In 2017, Zotac released their GTX 1000 series line including their 1080, 1070, 1060, and also their miniseries including the GeForce GTX 1080 Ti Mini. They also introduced their new brand now known as 'Zotac Gaming'. The first product launched under it was the MEK Gaming PC, which was a Mini ITX desktop. In addition to the MEK Gaming PC and graphic cards, Zotac also released an external enclosure that supported Thunderbolt 3 and could host a graphic card up to nine inches long.

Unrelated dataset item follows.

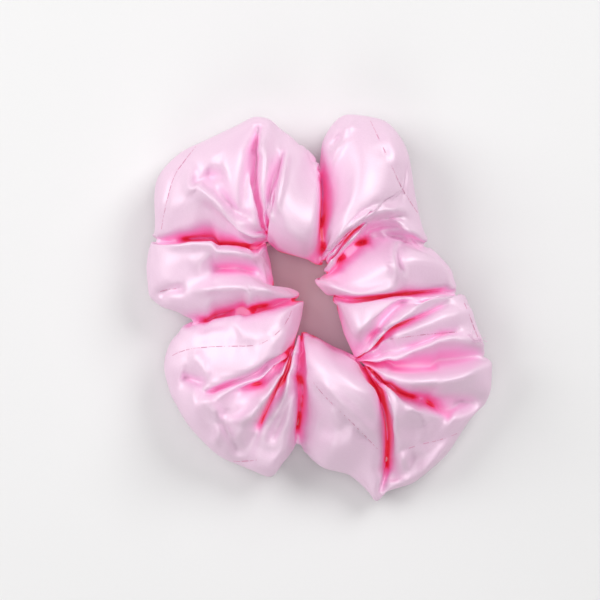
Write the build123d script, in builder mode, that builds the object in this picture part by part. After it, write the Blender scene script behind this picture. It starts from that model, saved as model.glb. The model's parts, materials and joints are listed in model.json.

In 2018, Zotac announced their GeForce 20 series graphics cards including the GeForce RTX 2080 Ti, GeForce RTX 2080 series, and the GeForce RTX 2070 Series. In addition to graphic cards, Zotac also released their new line of ZBOX mini PCs in Q2 2018.

GeForce Series 
Zotac's GeForce series includes their slightly modified stock graphic cards and their own Amp! and Amp! Extreme products. Their Amp! and Amp! Extreme series are modified versions of NVIDIA's stock graphics cards that include a modified cooling system, advertised as quieter.

ZBox Mini PC Series 
Zotac's ZBox Mini PC Series includes USB 3.0, Wi-Fi, SD card slot, headphone and microphone ports, DVI, HDMI, DisplayPort, and a VGA port. The ZBox Mini PC Series is meant to be completely portable with ports to external displays.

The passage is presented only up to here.